── DATA EXTRACT
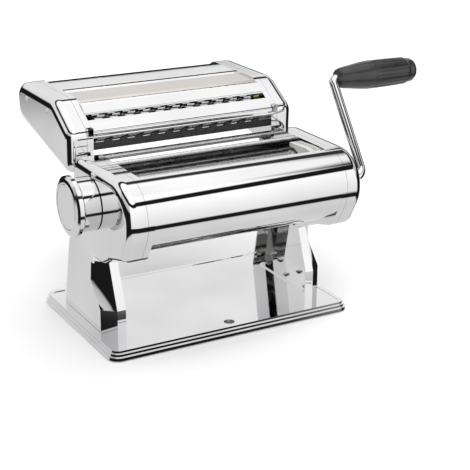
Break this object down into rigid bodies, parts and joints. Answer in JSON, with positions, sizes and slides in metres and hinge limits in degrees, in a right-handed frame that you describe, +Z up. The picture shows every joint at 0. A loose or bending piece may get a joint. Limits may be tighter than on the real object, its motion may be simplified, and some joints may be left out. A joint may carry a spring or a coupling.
{
  "type": "pasta roller machine",
  "caption": "Hand-cranked pasta machine: chromed body on a flat base with smooth rollers, a thickness dial, a lift-off ribbon cutter unit and a removable crank.",
  "frame": {"origin": "on the table under the middle of the base, in the plane the pad rests on", "axes": "+X along the rollers from the dial knob to the crank, -Y the front where the dough comes out, +Z up"},
  "size_m": [0.3127, 0.2119, 0.1879],
  "materials": {
    "chrome": "polished",
    "plated_steel": "satin zinc plate",
    "roller_steel": "ground smooth",
    "bearing_brass": "machined",
    "black_plastic": "semi-gloss",
    "white_plastic": "matte",
    "pad_rubber": "matte"
  },
  "bodies": {
    "frame": {"base_plate": "chrome", "base_pad": "pad_rubber", "clamp_socket": "plated_steel", "left_leg": "chrome", "right_leg": "chrome", "leg_rivets": "plated_steel", "left_side_plate": "plated_steel", "right_side_plate": "plated_steel", "spacers": "plated_steel", "bridge_plate": "plated_steel", "roller_bushes": "bearing_brass", "front_shell": "chrome", "rear_shell": "chrome", "tie_rods": "plated_steel", "roller_scrapers": "white_plastic", "dough_guide_left": "white_plastic", "dough_guide_right": "white_plastic", "slide_guides": "white_plastic", "dial_housing": "white_plastic", "left_cover": "chrome", "right_cover": "chrome", "cover_screws": "chrome", "frame_screws": "plated_steel"},
    "dial": {"dial_spindle": "roller_steel", "knob_retainer": "plated_steel", "knob_spring": "plated_steel"},
    "knob": {"knob": "chrome", "knob_cap": "chrome", "knob_lock_pin": "plated_steel"},
    "bearing_sleeves": {"roller_sleeves": "bearing_brass"},
    "rear_roller": {"rear_roller": "roller_steel", "rear_gear": "roller_steel"},
    "front_roller": {"front_roller": "roller_steel", "front_gear": "roller_steel"},
    "crank": {"crank_arm": "chrome", "grip_screw": "plated_steel"},
    "grip": {"crank_grip": "black_plastic"},
    "cutter_unit": {"cutter_left_plate": "plated_steel", "cutter_right_plate": "plated_steel", "cutter_left_cover": "chrome", "cutter_right_cover": "chrome", "cutter_rear_shell": "chrome", "cutter_middle_panel": "chrome", "cutter_middle_cover": "chrome", "cutter_front_shell": "chrome", "lip_end_blocks": "plated_steel", "cutter_tie_rods": "plated_steel", "cutter_bushes": "bearing_brass", "cutter_screws": "chrome", "wide_combs": "white_plastic", "fine_combs": "white_plastic", "cutter_hooks": "plated_steel"},
    "wide_driver": {"wide_driver": "roller_steel", "wide_driver_gear": "roller_steel"},
    "wide_idler": {"wide_idler": "roller_steel", "wide_idler_gear": "roller_steel"},
    "fine_driver": {"fine_driver": "roller_steel", "fine_driver_gear": "roller_steel"},
    "fine_idler": {"fine_idler": "roller_steel", "fine_idler_gear": "roller_steel"}
  },
  "joints": [
    {"name": "crank_turn", "type": "hinge", "parent": "frame", "child": "front_roller", "pos_m": [0, -0.061, 0.1093], "axis": [1, 0, 0], "continuous": true},
    {"name": "dial_turn", "type": "hinge", "parent": "frame", "child": "dial", "pos_m": [0, -0.02385, 0.1093], "axis": [-1, 0, 0], "range_deg": [0, 180]},
    {"name": "knob_pull", "type": "slide", "parent": "dial", "child": "knob", "axis": [-1, 0, 0], "range_m": [0, 0.004], "stiffness_N_per_m": 800, "springref_m": -0.002, "deforming": ["knob_spring"]},
    {"name": "sleeve_turn", "type": "hinge", "parent": "dial", "child": "bearing_sleeves", "pos_m": [0, -0.025, 0.1093], "axis": [-1, 0, 0], "range_deg": [-180, 0]},
    {"name": "rear_roller_turn", "type": "hinge", "parent": "bearing_sleeves", "child": "rear_roller", "pos_m": [0, -0.025, 0.1093], "axis": [1, 0, 0], "continuous": true},
    {"name": "crank_pull", "type": "slide", "parent": "front_roller", "child": "crank", "axis": [1, 0, 0], "range_m": [0, 0.03]},
    {"name": "grip_turn", "type": "hinge", "parent": "crank", "child": "grip", "pos_m": [0.15, -0.0135, 0.1765], "axis": [1, 0, 0], "continuous": true},
    {"name": "cutter_lift", "type": "slide", "parent": "frame", "child": "cutter_unit", "axis": [0, 0, 1], "range_m": [0, 0.045]},
    {"name": "wide_cutter_turn", "type": "hinge", "parent": "cutter_unit", "child": "wide_driver", "pos_m": [0, 0.04674, 0.15382], "axis": [1, 0, 0], "continuous": true},
    {"name": "wide_idler_turn", "type": "hinge", "parent": "cutter_unit", "child": "wide_idler", "pos_m": [0, 0.0302, 0.1478], "axis": [1, 0, 0], "continuous": true},
    {"name": "fine_cutter_turn", "type": "hinge", "parent": "cutter_unit", "child": "fine_driver", "pos_m": [0, 0.0896, 0.1495], "axis": [1, 0, 0], "continuous": true},
    {"name": "fine_idler_turn", "type": "hinge", "parent": "cutter_unit", "child": "fine_idler", "pos_m": [0, 0.072, 0.1495], "axis": [1, 0, 0], "continuous": true}
  ],
  "couplings": [
    {"joint": "rear_roller_turn", "follows": "crank_turn", "ratio": -1},
    {"joint": "sleeve_turn", "follows": "dial_turn", "ratio": -1},
    {"joint": "wide_idler_turn", "follows": "wide_cutter_turn", "ratio": -1},
    {"joint": "fine_idler_turn", "follows": "fine_cutter_turn", "ratio": -1}
  ]
}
────
» TO DO: Recopy the whole listing exactly.

» FULL SOLUTION:
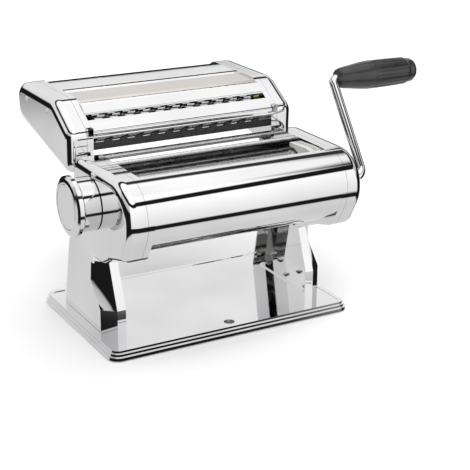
Break this object down into rigid bodies, parts and joints. Answer in JSON, with positions, sizes and slides in metres and hinge limits in degrees, in a right-handed frame that you describe, +Z up. The picture shows every joint at 0. A loose or bending piece may get a joint. Limits may be tighter than on the real object, its motion may be simplified, and some joints may be left out. A joint may carry a spring or a coupling.
{
  "type": "pasta roller machine",
  "caption": "Hand-cranked pasta machine: chromed body on a flat base with smooth rollers, a thickness dial, a lift-off ribbon cutter unit and a removable crank.",
  "frame": {"origin": "on the table under the middle of the base, in the plane the pad rests on", "axes": "+X along the rollers from the dial knob to the crank, -Y the front where the dough comes out, +Z up"},
  "size_m": [0.3127, 0.2119, 0.1879],
  "materials": {
    "chrome": "polished",
    "plated_steel": "satin zinc plate",
    "roller_steel": "ground smooth",
    "bearing_brass": "machined",
    "black_plastic": "semi-gloss",
    "white_plastic": "matte",
    "pad_rubber": "matte"
  },
  "bodies": {
    "frame": {"base_plate": "chrome", "base_pad": "pad_rubber", "clamp_socket": "plated_steel", "left_leg": "chrome", "right_leg": "chrome", "leg_rivets": "plated_steel", "left_side_plate": "plated_steel", "right_side_plate": "plated_steel", "spacers": "plated_steel", "bridge_plate": "plated_steel", "roller_bushes": "bearing_brass", "front_shell": "chrome", "rear_shell": "chrome", "tie_rods": "plated_steel", "roller_scrapers": "white_plastic", "dough_guide_left": "white_plastic", "dough_guide_right": "white_plastic", "slide_guides": "white_plastic", "dial_housing": "white_plastic", "left_cover": "chrome", "right_cover": "chrome", "cover_screws": "chrome", "frame_screws": "plated_steel"},
    "dial": {"dial_spindle": "roller_steel", "knob_retainer": "plated_steel", "knob_spring": "plated_steel"},
    "knob": {"knob": "chrome", "knob_cap": "chrome", "knob_lock_pin": "plated_steel"},
    "bearing_sleeves": {"roller_sleeves": "bearing_brass"},
    "rear_roller": {"rear_roller": "roller_steel", "rear_gear": "roller_steel"},
    "front_roller": {"front_roller": "roller_steel", "front_gear": "roller_steel"},
    "crank": {"crank_arm": "chrome", "grip_screw": "plated_steel"},
    "grip": {"crank_grip": "black_plastic"},
    "cutter_unit": {"cutter_left_plate": "plated_steel", "cutter_right_plate": "plated_steel", "cutter_left_cover": "chrome", "cutter_right_cover": "chrome", "cutter_rear_shell": "chrome", "cutter_middle_panel": "chrome", "cutter_middle_cover": "chrome", "cutter_front_shell": "chrome", "lip_end_blocks": "plated_steel", "cutter_tie_rods": "plated_steel", "cutter_bushes": "bearing_brass", "cutter_screws": "chrome", "wide_combs": "white_plastic", "fine_combs": "white_plastic", "cutter_hooks": "plated_steel"},
    "wide_driver": {"wide_driver": "roller_steel", "wide_driver_gear": "roller_steel"},
    "wide_idler": {"wide_idler": "roller_steel", "wide_idler_gear": "roller_steel"},
    "fine_driver": {"fine_driver": "roller_steel", "fine_driver_gear": "roller_steel"},
    "fine_idler": {"fine_idler": "roller_steel", "fine_idler_gear": "roller_steel"}
  },
  "joints": [
    {"name": "crank_turn", "type": "hinge", "parent": "frame", "child": "front_roller", "pos_m": [0, -0.061, 0.1093], "axis": [1, 0, 0], "continuous": true},
    {"name": "dial_turn", "type": "hinge", "parent": "frame", "child": "dial", "pos_m": [0, -0.02385, 0.1093], "axis": [-1, 0, 0], "range_deg": [0, 180]},
    {"name": "knob_pull", "type": "slide", "parent": "dial", "child": "knob", "axis": [-1, 0, 0], "range_m": [0, 0.004], "stiffness_N_per_m": 800, "springref_m": -0.002, "deforming": ["knob_spring"]},
    {"name": "sleeve_turn", "type": "hinge", "parent": "dial", "child": "bearing_sleeves", "pos_m": [0, -0.025, 0.1093], "axis": [-1, 0, 0], "range_deg": [-180, 0]},
    {"name": "rear_roller_turn", "type": "hinge", "parent": "bearing_sleeves", "child": "rear_roller", "pos_m": [0, -0.025, 0.1093], "axis": [1, 0, 0], "continuous": true},
    {"name": "crank_pull", "type": "slide", "parent": "front_roller", "child": "crank", "axis": [1, 0, 0], "range_m": [0, 0.03]},
    {"name": "grip_turn", "type": "hinge", "parent": "crank", "child": "grip", "pos_m": [0.15, -0.0135, 0.1765], "axis": [1, 0, 0], "continuous": true},
    {"name": "cutter_lift", "type": "slide", "parent": "frame", "child": "cutter_unit", "axis": [0, 0, 1], "range_m": [0, 0.045]},
    {"name": "wide_cutter_turn", "type": "hinge", "parent": "cutter_unit", "child": "wide_driver", "pos_m": [0, 0.04674, 0.15382], "axis": [1, 0, 0], "continuous": true},
    {"name": "wide_idler_turn", "type": "hinge", "parent": "cutter_unit", "child": "wide_idler", "pos_m": [0, 0.0302, 0.1478], "axis": [1, 0, 0], "continuous": true},
    {"name": "fine_cutter_turn", "type": "hinge", "parent": "cutter_unit", "child": "fine_driver", "pos_m": [0, 0.0896, 0.1495], "axis": [1, 0, 0], "continuous": true},
    {"name": "fine_idler_turn", "type": "hinge", "parent": "cutter_unit", "child": "fine_idler", "pos_m": [0, 0.072, 0.1495], "axis": [1, 0, 0], "continuous": true}
  ],
  "couplings": [
    {"joint": "rear_roller_turn", "follows": "crank_turn", "ratio": -1},
    {"joint": "sleeve_turn", "follows": "dial_turn", "ratio": -1},
    {"joint": "wide_idler_turn", "follows": "wide_cutter_turn", "ratio": -1},
    {"joint": "fine_idler_turn", "follows": "fine_cutter_turn", "ratio": -1}
  ]
}